Most of these critics were trying, to borrow a Harry Truman phrase, “to upset the applecart.” They were out to wreck Lincoln’s presidency. What baffles me is why so many latter-day historians have agreed with them. I fear it is very difficult for later generations to comprehend the day-by-day lives of those who have preceded them or to appreciate the rude shocks they encountered as they fumbled into the future. Imagine, for a moment, how we would regard Mary Lincoln if her husband had negotiated the Southerners back into the Union, or decisively crushed their rebellion at Bull Run. These same historians who vilify her might very well be hailing the way she created a bastion of prestige and peaceful refinement in the White House in trying times.
Instead, thanks to the fortunes of war, Mary Lincoln was slammed in the newspapers as vain, egotistical, extravagant, tyrannical. In a move that may remind some of newspaper exchanges about our current First Lady, on August 1, 1861, the Chicago Tribune cried “ENOUGH!” No previous First Lady, they protested, “has ever been so maltreated by the popular press.”
A sensitive woman who craved approval, Mary Lincoln was deeply hurt by these assaults. She was also mortified to learn how much money she had spent on the White House. The expenses had been handled by a bureaucrat in charge of a typical Washington “commission”—and, in true federal government style, he had not so much as blinked as they went “overbudget,” to use modern D.C. groupspeak.
President Lincoln did a lot more than blink. He had an uncharacteristic temper tantrum, raging at Mary that her “flub-a-dubs” had embarrassed him with Congress and the people at a time when the Union armies were losing battles with monotonous regularity and his political capital was dwindling toward zero. A lot of wives would have retreated to their bedrooms and stayed there. Instead, Mary set out to beat the Washington system with the help of some shrewd advice from the White House gardener, John Watt.
Watt was no ordinary gardener, I should add; historians of the White House consider him a genius who turned the haphazard plantings around the mansion into near perfection. He also created greenhouses that supplied the President and his family with flowers year round. I am sure you will not be surprised to learn that he did not work these miracles without spending a lot of money.

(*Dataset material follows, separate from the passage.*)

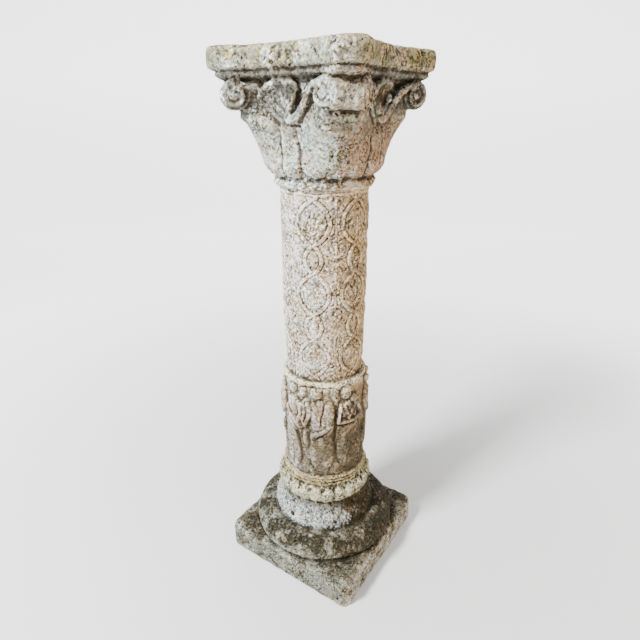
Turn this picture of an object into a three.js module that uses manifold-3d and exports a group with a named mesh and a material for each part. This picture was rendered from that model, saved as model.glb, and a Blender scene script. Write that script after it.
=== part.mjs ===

Watt calmed the First Lady’s fears by assuring her that federal budgets were easily adjustable. All you had to do was find the right formula. Under his tutelage, Mary deftly disposed of her original commissioner as a sacrificial offering to her critics, obliquely blaming him for the red ink. Then she found another commissioner, an old Washington hand named Benjamin French. They hit it off immediately. “She is a smart intelligent woman who likes to have her own way pretty much. I am delighted with her independence,” French told a friend. “She bears herself in every particular like a lady.”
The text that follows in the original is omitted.